Consider a second source of income.
Starting your own home-based business can bring in some much-needed additional cash, as would taking a part-time job or freelancing.
If you have one, get rid of your car.
In a big city, you can easily get around by foot, bike or public transit. And if you need a car, you can always rent one or join a car-sharing service. If your home has a driveway or parking space, you can make money by renting out the spot.
Look at alternative living arrangements.
Delaney says friends can join forces and buy a house with more than one living space:
I’ve seen a lot of people successfully purchase homes with their friends. They go to a real estate lawyer and they hash out a legal agreement to outline the details then they put their money together and find a home with two living spaces. They get on that real estate ladder and they start building equity.
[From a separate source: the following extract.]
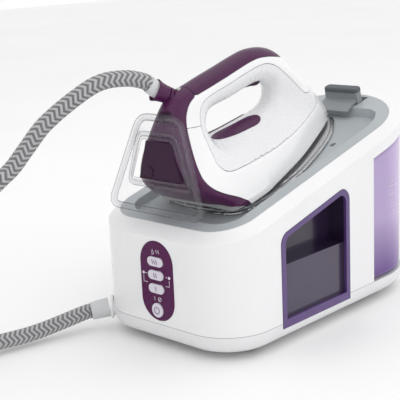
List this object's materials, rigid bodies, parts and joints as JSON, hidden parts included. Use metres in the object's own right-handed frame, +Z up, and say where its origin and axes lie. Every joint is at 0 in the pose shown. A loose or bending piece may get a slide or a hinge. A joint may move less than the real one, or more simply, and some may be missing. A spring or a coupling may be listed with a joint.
{
  "type": "steam generator iron",
  "caption": "Steam generator iron: a parked hand iron on a sloped base with a rear water tank, control panel and braided steam hose.",
  "frame": {"origin": "on the floor under the middle of the base", "axes": "+Z up, +Y towards the water tank at the rear, -Y towards the control panel, +X to the right seen from the front"},
  "size_m": [0.3026, 0.5453, 0.2692],
  "materials": {
    "white_plastic": "gloss",
    "tray_plastic": "matte",
    "purple_plastic": "gloss",
    "dark_plastic": "matte",
    "clear_plastic": "clear gloss",
    "tank_plastic": "translucent gloss",
    "panel_plastic": "satin",
    "lens_plastic": "gloss",
    "grey_plastic": "matte",
    "pad_rubber": "matte",
    "cord_rubber": "matte",
    "hose_braid": "braided",
    "steel": "satin",
    "sole_metal": "polished",
    "cast_aluminium": "cast",
    "brass": "satin"
  },
  "bodies": {
    "base": {"base_screws": "steel", "boiler_heater": "steel", "bottom_pan": "white_plastic", "control_board": "dark_plastic", "control_panel": "purple_plastic", "cord_grommet": "pad_rubber", "hose_flange": "grey_plastic", "indicator_lenses": "lens_plastic", "iron_tray": "tray_plastic", "lever_pin": "steel", "lever_spring": "steel", "lower_hose_cuff": "grey_plastic", "outlet_tube": "pad_rubber", "power_board": "dark_plastic", "power_cord": "cord_rubber", "power_plug": "cord_rubber", "rubber_feet": "pad_rubber", "safety_valve": "brass", "side_pocket_left": "purple_plastic", "side_pocket_right": "purple_plastic", "steam_boiler": "steel", "steam_hose": "hose_braid", "steam_tube": "pad_rubber", "steam_valve": "dark_plastic", "tank_coupling": "pad_rubber", "upper_shell": "white_plastic", "water_pump": "dark_plastic", "water_tube": "pad_rubber"},
    "iron": {"soleplate": "sole_metal", "sole_skirt": "grey_plastic", "steam_chamber": "cast_aluminium", "iron_heater": "steel", "thermostat": "dark_plastic", "top_cover": "purple_plastic", "heel_cover": "purple_plastic", "handle_core": "dark_plastic", "handle_shell": "white_plastic", "body_shell": "white_plastic", "heel_rest": "clear_plastic", "heel_panel": "dark_plastic", "badge_plate": "purple_plastic", "trigger_pin": "steel", "trigger_switch": "dark_plastic", "swivel_pin": "steel", "iron_steam_tube": "pad_rubber"},
    "swivel": {"hose_swivel": "purple_plastic", "hose_collar": "purple_plastic", "upper_hose_cuff": "grey_plastic"},
    "trigger": {"steam_trigger": "purple_plastic"},
    "tank": {"water_tank": "tank_plastic", "flap_pin": "steel", "tank_valve": "grey_plastic"},
    "flap": {"tank_flap": "tank_plastic"},
    "steam_high": {"steam_high_button": "panel_plastic"},
    "steam_medium": {"steam_medium_button": "panel_plastic"},
    "steam_low": {"steam_low_button": "panel_plastic"},
    "power": {"power_button": "panel_plastic"},
    "lever": {"lock_lever": "grey_plastic", "lever_pad": "pad_rubber"}
  },
  "joints": [
    {"name": "iron_lift", "type": "slide", "parent": "base", "child": "iron", "axis": [0, -0.2516, 0.9678], "range_m": [0, 0.14], "deforming": ["steam_hose"]},
    {"name": "hose_turn", "type": "hinge", "parent": "iron", "child": "swivel", "pos_m": [0, -0.12416, 0.22703], "axis": [0, -0.2516, 0.9678], "range_deg": [-18, 18], "deforming": ["steam_hose"]},
    {"name": "trigger_squeeze", "type": "hinge", "parent": "iron", "child": "trigger", "pos_m": [0, -0.04464, 0.23116], "axis": [1, 0, 0], "range_deg": [0, 4]},
    {"name": "lever_tilt", "type": "hinge", "parent": "base", "child": "lever", "pos_m": [0, 0.13419, 0.18713], "axis": [-1, 0, 0], "range_deg": [0, 18]},
    {"name": "tank_pull", "type": "slide", "parent": "base", "child": "tank", "axis": [0, 1, 0], "range_m": [0, 0.13]},
    {"name": "flap_open", "type": "hinge", "parent": "tank", "child": "flap", "pos_m": [0, 0.1633, 0.137], "axis": [-1, 0, 0], "range_deg": [0, 75]},
    {"name": "steam_high_press", "type": "slide", "parent": "base", "child": "steam_high", "axis": [0, 1, 0], "range_m": [0, 0.001], "stiffness_N_per_m": 600},
    {"name": "steam_medium_press", "type": "slide", "parent": "base", "child": "steam_medium", "axis": [0, 1, 0], "range_m": [0, 0.001], "stiffness_N_per_m": 600},
    {"name": "steam_low_press", "type": "slide", "parent": "base", "child": "steam_low", "axis": [0, 1, 0], "range_m": [0, 0.001], "stiffness_N_per_m": 600},
    {"name": "power_press", "type": "slide", "parent": "base", "child": "power", "axis": [0, 1, 0], "range_m": [0, 0.001], "stiffness_N_per_m": 600}
  ]
}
Consider an RRSP Home Buyers Loan.
The Home Buyers’ Plan (HBP) allows you to withdraw $25,000 from your RRSP without paying tax immediately, as long as the funds are used to purchase a home that will become your principal place of residence.
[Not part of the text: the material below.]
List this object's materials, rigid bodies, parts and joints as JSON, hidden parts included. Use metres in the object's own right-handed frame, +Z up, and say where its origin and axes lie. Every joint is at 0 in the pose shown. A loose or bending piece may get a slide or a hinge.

Read more about getting the most out of your mortgage here.
Having an RRSP is great; it shows you are planning ahead. But saving for retirement can wait until you are a little older. And you need the extra cash now. You have to pay back the RRSP loan, but you have 15 years to do it. According to Delaney, there is no reason to wait to use it:
The growth in the real estate market has far outpaced investments like RRSPs so why not take money now while you still can. It’s all about choosing the best goals for you. You need a place to live and a home doubles as a strong financial investment.
Although buying a new home is a challenge for millennials in particular, it can be done. By taking some of the steps mentioned above and saving as much as you can, that first home may be closer than you think.